Last night, women came together as a community and made something great happen: We scored an upset victory in Alabama for a candidate who stands for equality, decency and respect for women and for all people. And black women led the way—98% voted for Jones.
But Alabama is just the latest thing that’s got me worshipping and rooting for women recently. We are brilliant, we are powerful, and we can do amazing things when we come together as a community. (And yes, I know, I talk about bias for a living, and preach against the biases that lead us to favor our own group, but I confess, right now I just can’t help myself! I love women!)
The #MeToo movement that helped defeat Roy Moore, and Time magazine’s recent “Person” of the year pick for 2017, The Silence Breakers, have shown us the resilience of women who have met with harassment, assault, and other limiting forms of sexism. The courage of these women has thrown an undeniable light onto a deep cultural problem in our workplaces and our society at large. It will take a community to heal, reimagine, and recreate a culture that encourages a different way for human beings to work together. But I feel a renewed faith in the power of women as we tackle this enormous challenge.
That energy buoyed me last week when I walked onto the stage to deliver a keynote at the amazing Mass Conference for Women in Boston.

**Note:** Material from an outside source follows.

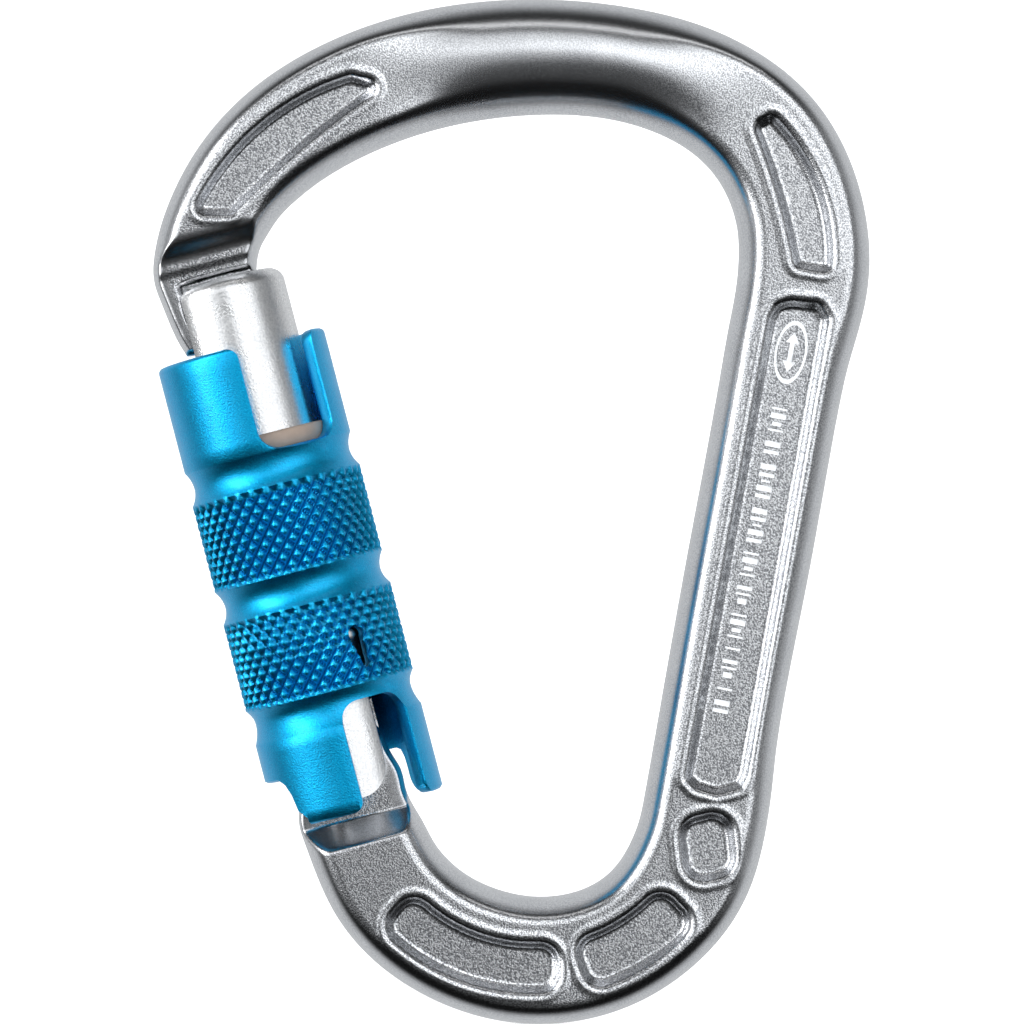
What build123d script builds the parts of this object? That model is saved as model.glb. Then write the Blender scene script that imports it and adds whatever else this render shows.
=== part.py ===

The conference attracted a staggering 11,000 women. They were women of color and white, cis and trans, straight and not, women from different industries, economic levels, and ethnicities. There were women of all ages and stages of life, too, from twenty-somethings ready to take on the world to eighty-somethings—including one Gloria Steinem—eager to share their wisdom. (I was thrilled to have a number of millennials come up and talk to me after my keynote. At my age, it’s always good to discover amazing young women find you relevant and inspiring!)
Looking around, I kept thinking about everything this huge, diverse group of women represented: all the challenges overcome, achievements realized, ideas hatched, children birthed, people nurtured. It was an exhilarating feeling.
And these women were pumped too! They were taking it all in, hungry for anything that would inspire them to change their lives and careers for the better. In breakout rooms and on the trade show floor and over cocktails, you saw and heard women laughing and interacting and networking, buying goods from women-owned business, and sharing their expertise on everything from entrepreneurship to philanthropy to relationships to cosmetics.
The vibe of the conference wasn’t at all competitive or catty or anti-man. (Adam Grant’s keynote was standing room only.) It was just all of us there together, in a space where we were free to celebrate our awesome selves, as women and as individuals.
One of the highlights of the conference for me, given the stage of life I’m in, was listening to accomplished women like Gloria Steinem, Viola Davis, Diane von Furstenberg and Meryl Streep—all of whom, let’s face it, could be chilling on some tropical island somewhere, but who took their time to come and share their struggles and triumphs with us.
Von Furstenberg talked about being the daughter of a woman who survived the Nazi concentration camps and how that shaped her journey to success. However, Viola Davis’ speech about her journey from hardscrabble life to Academy Award winner was by far the most raw, real, and powerful thing I heard. I mumbled words of support and wept quietly as she spoke with authenticity and vulnerability about learning to accept and love herself after a childhood of poverty, which included being chased by white boys who had convinced her she was an “ugly black girl.” I wasn’t the only one crying; her words of anger, self-doubt, healing, and self-worth spoke to all women of all hues.
Listening to her, I was reminded how the safety to cry and shout with other women about our bad and good times, our dreams and convictions, can heal and motivate in a way that being with men doesn’t allow. I recalled being in college at Barnard and how the absence of men birthed a kind of confidence and courage that I hadn’t known before.
It also made me think that there are few girls or women who get anywhere without the community of other women—mothers, aunties, female teachers, mentors and bosses—who see what we’re capable of and push us toward it. Nurturing and collaborating seems to come more naturally to most women than most men. And yet we’re often taught that competition and individualism is what gets you ahead in work and in life. Showing your weaknesses, admitting to your mistakes, asking questions or seeking help from others are often seen as signs that you lack confidence, or can’t think on your own. Ironically, women’s leadership styles are actually shown to get better results, when it comes to both team performance and financial returns, but they’re still discounted and devalued. The Conference was a loud rejection of old male norms and thumbs up to women and their diverse ways of demonstrating leadership and success.
And believe me: I recognize that men bring their own unique value and contributions. I know many of the advancements that women have achieved are due to the fathers, brothers, partners and sponsors who have invested in and encouraged them. We need men to keep standing up against sexism and maltreatment of women—not only because it unleashes the full potential of women, but because it frees men to be more fully human.
As women, we’re not perfect, of course. There are many ways we have learned to discriminate, exclude, and divide as well. (We even have implicit biases against ourselves as women, as is common among groups that have been marginalized.) But if we choose to come together across identities and experiences in the spirit of community—like we did in Alabama, like we’re doing through the #MeToo movement, and like we did at the Mass Women’s Conference—we can continue to evolve a better, more inclusive way of being, and bring our fathers, brothers, nephews, sons, partners, bosses and politicians along with us.